Eric Cantor's Corner Solution for the NSF's Social Science Budget

House Majority Leader Eric Cantor wants to offer the social scientists a NSF budget of $0.  He is a smart man who argues that there is an opportunity cost to giving the "wacky" social scientists $250 million a year.  He argues that the scarce $ could be handed to "real scientists".   He writes:

Republicans and ScienceTo the Editor:Paul Krugman paints Republicans as anti-science (“The Ignorance Caucus,” column, Feb. 11). Unfortunately for Mr. Krugman, facts don’t support the allegations. The effort to double funding for medical research at the National Institutes of Health began with Congressional Republicans. It was the Republican House alone that in November passed legislation ensuring that foreign-born students educated in the sciences at American colleges and universities have the opportunity to remain in this country and contribute to our nation’s scientific endeavors.
Mr. Krugman singled me out for criticism because I proposed increasing medical research funding to help save lives by reducing funding for lower-priority programs like social and political science research. Government can’t afford to pay for everything, and governing is about making choices. 
The National Science Foundation finances important research helping find cures for devastating diseases. But the foundation has only enough funds to support 15 percent of the applications it receives for research grants in the biological sciences. Yet we spend nearly $250 million annually on research in the social, behavioral, economic and political arena, such as a recent $266,821 grant to figure out why voters chose the candidates they did in the 2010 election. This money could fund another 1,000 grants in life sciences!
Reprioritizing government’s existing spending to favor saving lives over more political science research is not anti-science; it’s common sense.
ERIC I. CANTORWashington, Feb. 14, 2013The writer is the House majority leader.

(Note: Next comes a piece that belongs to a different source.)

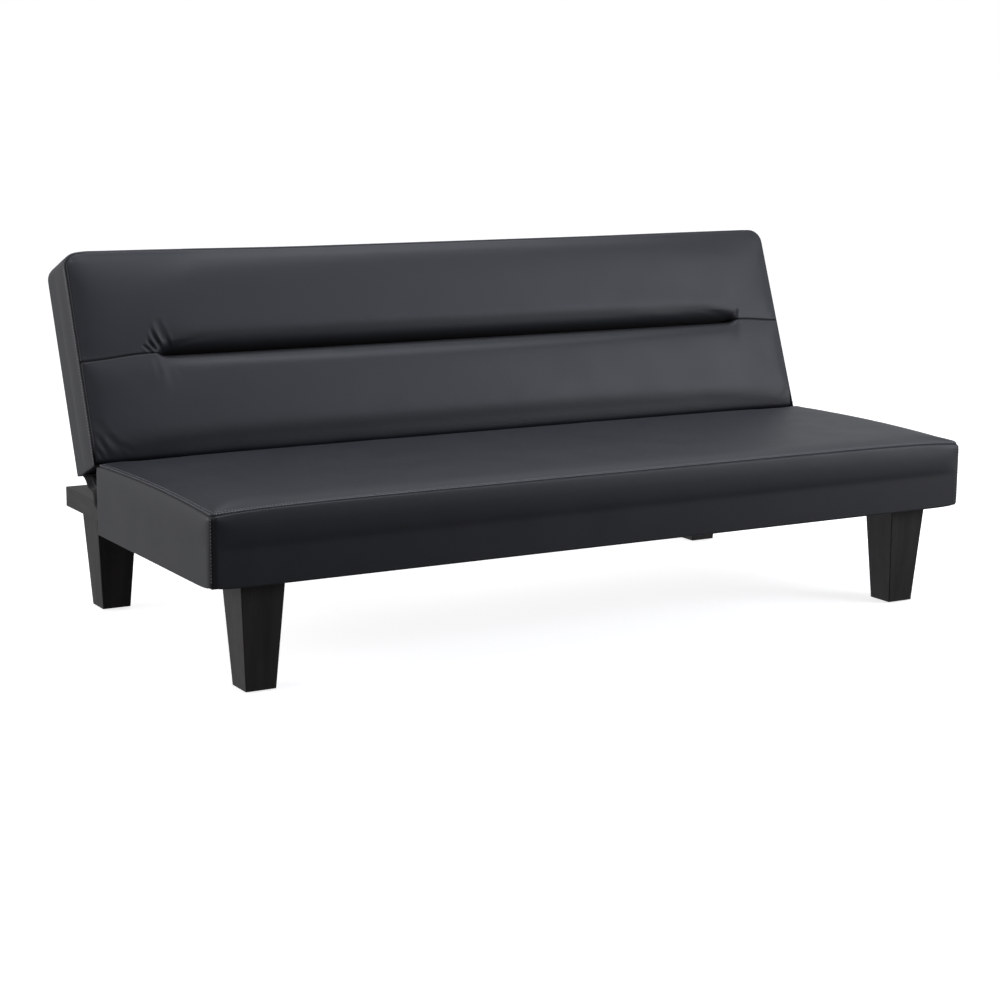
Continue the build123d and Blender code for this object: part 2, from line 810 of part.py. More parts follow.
with BuildPart() as back_lower_foam:
    x = half_width - skin
    up = (skin_gap, groove_height - groove_gap / 2)
    back_block((-x, x), up, (skin, webbing_face))
    for side in ENDS.values():
        hinge_relief(side)
save(back_lower_foam, "back_lower_foam")

with BuildPart() as back_upper_foam:
    back_slab(skin, (skin, webbing_face), groove_height + groove_gap / 2)
save(back_upper_foam, "back_upper_foam")

with BuildPart() as groove_listing:
    x = (-half_width + listing_left_inset, half_width - listing_right_inset)
    half = listing_thickness / 2
    back_block(x, (groove_height - half, groove_height + half), (skin, frame_face_depth))
save(groove_listing, "groove_listing")

with BuildPart() as back_rear_panel:
    back_slab(skin, (frame_rear_depth, frame_rear_depth + panel_thickness), frame_rise)
save(back_rear_panel, "back_rear_panel")


with BuildPart() as back_fibre_wrap:
    inner_rear = frame_rear_depth + panel_thickness
    back_slab(cover_thickness, (cover_thickness, back_thickness - cover_thickness), 0)
    back_slab(skin, (skin, inner_rear), 0, Mode.SUBTRACT)
save(back_fibre_wrap, "back_fibre_wrap")

with BuildPart() as back_cover:
    back_slab(0, (0, back_thickness), 0)
    inner = (cover_thickness, back_thickness - cover_thickness)
    back_slab(cover_thickness, inner, 0, Mode.SUBTRACT)
save(back_cover, "back_cover")


# ---------------------------------------------------------------- loose cloth behind the seat
with BuildPart() as gap_cover:
    x = half_width - 2 * cover_thickness
    low = (seat_rear + cover_thickness, rail_top + gap_cloth_thickness + flat_clearance)
    high = back_point(-flat_clearance, frame_rear_depth - gap_cloth_tuck)
    middle = tuple(low[i] + (high[i] - low[i]) * gap_cloth_belly[i] for i in (0, 1))
    with BuildSketch(Plane.YZ.offset(-x)):
        with BuildLine():
            first = ThreePointArc(low, middle, high)
            second = offset(first, gap_cloth_thickness, side=Side.LEFT)
        make_face()
    extrude(amount=2 * x)
save(gap_cover, "gap_cover")
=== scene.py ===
# %% [markdown]
# # A click-clack sofa bed, built cell by cell
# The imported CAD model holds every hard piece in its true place: legs, rails, timber frame,
# hinges and springs. This lesson adds what CAD draws badly, which is soft upholstery, and gives
# every piece the finish of its real material. The frame is loaded first and is never moved.

# %% Load the frame
import json
from math import cos, pi, radians, sin

import bpy
import numpy as np
from mathutils import Matrix, Vector
from mathutils.bvhtree import BVHTree


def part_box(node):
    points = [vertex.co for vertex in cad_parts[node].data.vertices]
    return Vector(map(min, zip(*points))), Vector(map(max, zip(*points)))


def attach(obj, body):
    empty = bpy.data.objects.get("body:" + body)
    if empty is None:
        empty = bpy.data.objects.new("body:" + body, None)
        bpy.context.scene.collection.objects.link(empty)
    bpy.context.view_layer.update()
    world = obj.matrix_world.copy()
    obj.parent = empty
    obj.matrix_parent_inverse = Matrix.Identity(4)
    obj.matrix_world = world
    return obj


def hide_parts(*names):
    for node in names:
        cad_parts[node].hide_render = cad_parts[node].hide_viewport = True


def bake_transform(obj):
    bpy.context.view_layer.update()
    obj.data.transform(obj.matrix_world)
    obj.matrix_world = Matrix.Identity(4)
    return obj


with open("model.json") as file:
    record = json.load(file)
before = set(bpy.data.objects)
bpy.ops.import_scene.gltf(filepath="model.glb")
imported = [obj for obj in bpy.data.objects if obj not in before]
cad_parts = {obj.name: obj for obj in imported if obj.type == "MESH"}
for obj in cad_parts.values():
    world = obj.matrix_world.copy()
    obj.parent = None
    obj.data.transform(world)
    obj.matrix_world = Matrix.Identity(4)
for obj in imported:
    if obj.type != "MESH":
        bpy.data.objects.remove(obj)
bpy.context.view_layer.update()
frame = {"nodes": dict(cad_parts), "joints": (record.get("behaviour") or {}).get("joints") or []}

mm = 0.001

# %% [markdown]
# The places that everything else follows from are read off the frame: the box of the seat
# cover, and the hinge line. The back leans, so it is modelled standing upright in its own frame,
# whose origin is the lower front edge of the back cushion, and is tilted into place at the end.

# %% Places
seat_low, seat_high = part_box("seat_cover")
half_width = seat_high.x
recline = next(j for j in frame["joints"] if j["name"] == "back_recline")
hinge = Vector(recline["pos_m"])
rake = radians(21)
back_up = Vector((0, sin(rake), cos(rake)))
back_rear = Vector((0, cos(rake), -sin(rake)))
hinge_drop, hinge_set_back = 13.1 * mm, 44 * mm
back_foot = hinge + back_up * hinge_drop - back_rear * hinge_set_back
back_size = (half_width * 2, 108 * mm, 428 * mm)
tilt = Matrix.Translation(back_foot) @ Matrix.Rotation(-rake, 4, "X")
print("seat", [round(v, 3) for v in seat_low], [round(v, 3) for v in seat_high])
print("back foot", [round(v, 4) for v in back_foot], "hinge", [round(v, 4) for v in hinge])

# %% [markdown]
# A camera is a position, a direction and a lens. This one stands to the left of the sofa at
# about the height of a person's chest, looks slightly down, and has a long lens, which is what
# keeps the legs nearly upright in a catalogue picture.

# %% Camera
yaw, pitch, roll = 0.524, 0.190, 0.008
forward = Vector((sin(yaw) * cos(pitch), cos(yaw) * cos(pitch), -sin(pitch)))
level = Vector((cos(yaw), -sin(yaw), 0))
above = level.cross(forward)
side = cos(roll) * level + sin(roll) * above
top = -sin(roll) * level + cos(roll) * above
bpy.ops.object.camera_add(location=(-2.33475, -3.93976, 1.09061))
camera = bpy.context.object
turned = Matrix((side, top, -forward)).transposed().to_4x4()
camera.matrix_world = Matrix.Translation(camera.location) @ turned
camera.data.sensor_width, camera.data.lens = 36, 80.9
camera.data.shift_x, camera.data.shift_y = 0.0179, 0.0036
bpy.context.scene.camera = camera

# %% [markdown]
# Modelling tools act on whatever is selected, so each step starts by selecting one object and
# nothing else. These helpers read and write all of a mesh's points at once, mark the vertices,
# edges or faces that a tool should act on, and keep a number on every point, which later steps
# and materials read back.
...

So, the issue here is whether the best economics project is better than the marginal science project.  This raises a fascinating point.  The cost to the NSF of a science grant or an economics grant is measured in $ but the benefits of both types of grants are hard to measure and are they comparable?  This is a classic "apples" to "oranges" comparison issue.

Recall the definition of a corner solution.

Suppose that you gain utility from eating pizza and drinking beer so that your utility = pizza + beer

Suppose that you can use your scarce time to make pizza or to make beer.  God has given you 1 hour of time and your production function of pizza = 10*minutes spent making pizza while your beer production function = beer = 2*minutes spent making beer, your time constraint = 60 = minutes spent making beer + minutes spent making pizza.

You can immediately see that the solution is a corner solution. You will spend 60 minutes making pizza and will devote 0 minutes to beer.  Eric Cantor is making the analogy that life sciences is to pizza as economics is to beer.   Is he right?

While I can't speak for the other social sciences, I think that the economist have earned their small pie.  Milton Friedman taught the world how to fight hyperinflation.   Prescott and Kydland taught the world about the power of credible rules over discretion.   Heckman has offered some social value through his research on human capital formation.   By funding economics, the NSF raises the probability that excellent minds enter the field and remain academics (rather than becoming full time consultants) --- this creates some option value that some future economics superstar may help to elevate our humble craft to being a "real science".

I actually think that Cantor's remarks will create a healthy marketing approach as economists will be forced to explain how we are socially useful people versus just being another set of rent seekers.  Fellow economists, how do you increase the pie?